Vay le… O zamanlar Tukaş mukaş yoktu. Varsa da ağır herifler ve yürekli ev hanımları konserve yiyeceklere yüz vermezdi. İlla ki bostandan, sebze halinden alınanlar elden geçecek, güneşle tanıştırılacak ve yaz sonuna kadar işlenip, kilerdeki saklama dolaplarına yerleştirilecekti.
Bizim ailede ve hatta koca mahallemizde yalnızca babamın kavurma yapma geleneği vardı. Yazın güze yüzünü döndüğü sıralarda babam Sultan ve Raziye Halama haber salıp davet eder, en değme koyunu alır, Kasap Ziya amcanın bıçağından geçirtip eve taşırdı. Yola bakan avlumuzun köşesine konan kara kazana boca edilen etler kaynatılıp, pişirilirdi. Konu komşuya mutlaka koca kaplarda ikramlar yapılır ve hatta kazana yakın bir noktaya yer sofrası konarak etinden, işkenesinden(suyundan), cızlığından kolay gelsin diyerek selam veren her kese ikram edilirdi. Tike tike etler ekmek aralarına sarılır, evimizin yanından akıp giden arkın kenarında oynayan biz çocuklara verilirdi. Ve sanki hiç bitmezdi kazanda kaynayan kavurma. Babam elini beline koyup, kazan başında ter döken anama ve halalarıma:
“Vabalım boynunuzadır ha! Komşulardan bir tekini bile eksik koymayın. Rabbim Halil İbrahim bereketi koymuştur içine hiç merak etmeyin.”Tembihinde bulunurdu.
La Fonten boşuna yazmamış Karınca ile Ağustos Böceğini…
Yazdan, kışı düşünmek Anadolu’nun yüreği berk insanına; dededen, babadan, nineden, anadan bırakılmış kutlu bir gelenektir.

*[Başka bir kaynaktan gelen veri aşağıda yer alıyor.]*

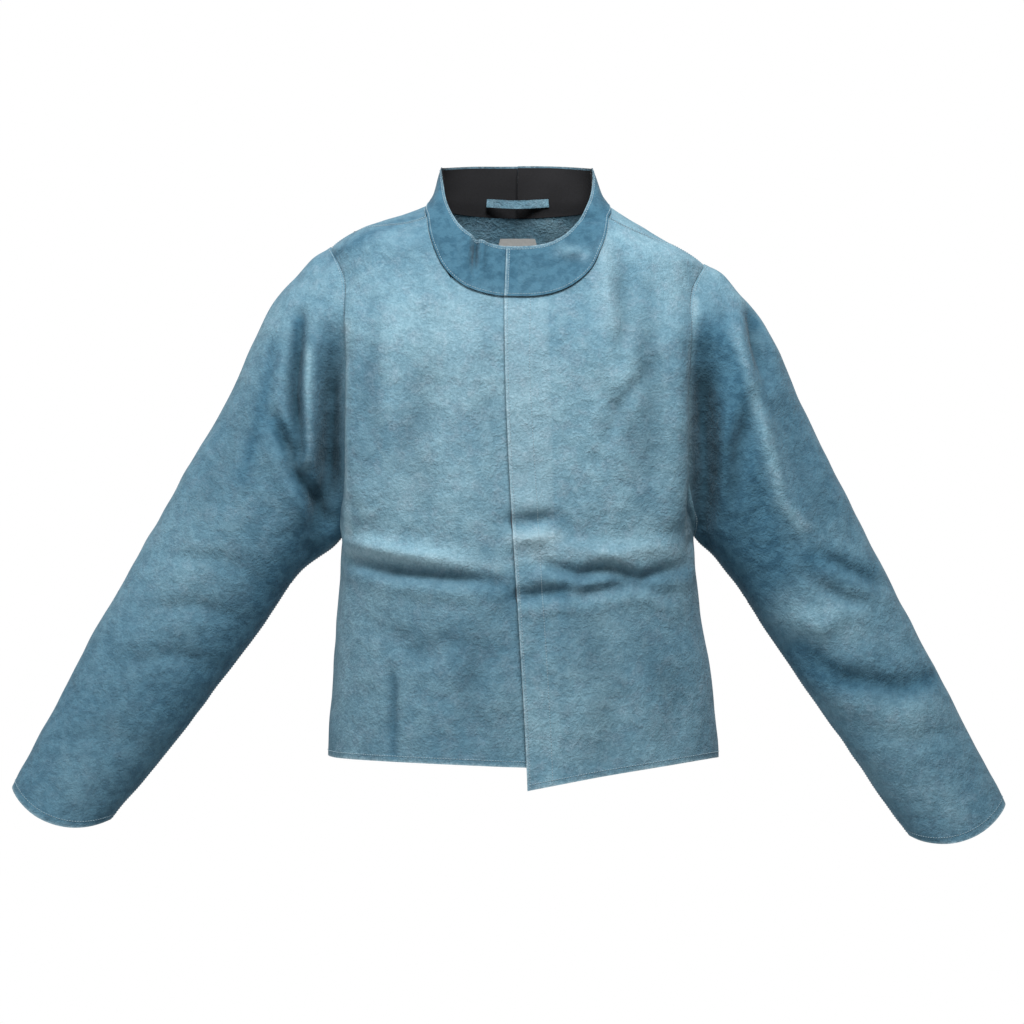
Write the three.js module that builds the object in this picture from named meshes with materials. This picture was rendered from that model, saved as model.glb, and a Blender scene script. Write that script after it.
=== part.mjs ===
// A leather welding jacket, laid out as it hangs on a body with the arms a little away from the sides.
// Millimetres, +Z up, +X towards the wearer's left, the front faces -Y. The origin is the middle of the
// neck opening, level with the points where the shoulder seams meet the collar.
// Every panel is one closed sheet of leather: a box whose two large faces are bent over a smooth surface.
import * as THREE from "three";
import { mergeVertices } from "three/addons/utils/BufferGeometryUtils.js";

// Driving dimensions of the body.
const BODY_LENGTH = 672;
const NECK_HALF_WIDTH = 108;
const SHOULDER_HALF_WIDTH = 227;
const SHOULDER_DROP = 62;
const CHEST_HALF_WIDTH = 212;
const HEM_HALF_WIDTH = 235;
const CHEST_FRONT = 121;
const CHEST_BACK = 118;
const HEM_FRONT = 114;
const HEM_BACK = 112;
const NECK_FRONT = 62;
const NECK_BACK = 66;
const NECK_FRONT_DROP = 115;
const NECK_BACK_DROP = 12;
const HEM_DROP_LEFT = 38;
const HEM_DROP_RIGHT = 8;

// Armholes and sleeves. Each sleeve runs from the armhole to the cuff in the XZ plane.
const ARMHOLE_HEIGHT = 340;
const ARMHOLE_HALF_DEPTH = 74;
const SLEEVE_OUT = 326;
const SLEEVE_DOWN = 508;
const UPPER_SLEEVE_WIDTH = 183;
const ELBOW_WIDTH = 166;
const CUFF_WIDTH = 126;
const UPPER_SLEEVE_DEPTH = 128;
const ELBOW_DEPTH = 110;
const CUFF_DEPTH = 90;
const CUFF_FRONT_CURVE = 23;
const CUFF_BACK_CURVE = 8;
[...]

Bugün marketlerde yılın her günü her gıda ürününü bulmak kolay. Kolay olmayan kendi emeğine sevgisini yoğurarak yaratılan üründür. Ama hala o kadınlar ve erkekler geçmişten günümüze gelen bu alışkanlığı sürdürmekte. Bizim yaşadığımız apartmanda iki kızı olan bir hanımefendi güneye bakan küçük balkonunda yaz gelince sebzelerini de kurutuyor, salçasını ve tarhanasını da yapıyor. Onun çocuklarının gözleri daha parlak, yanakları daha al ve huzuru engin bir deniz kadar berrak.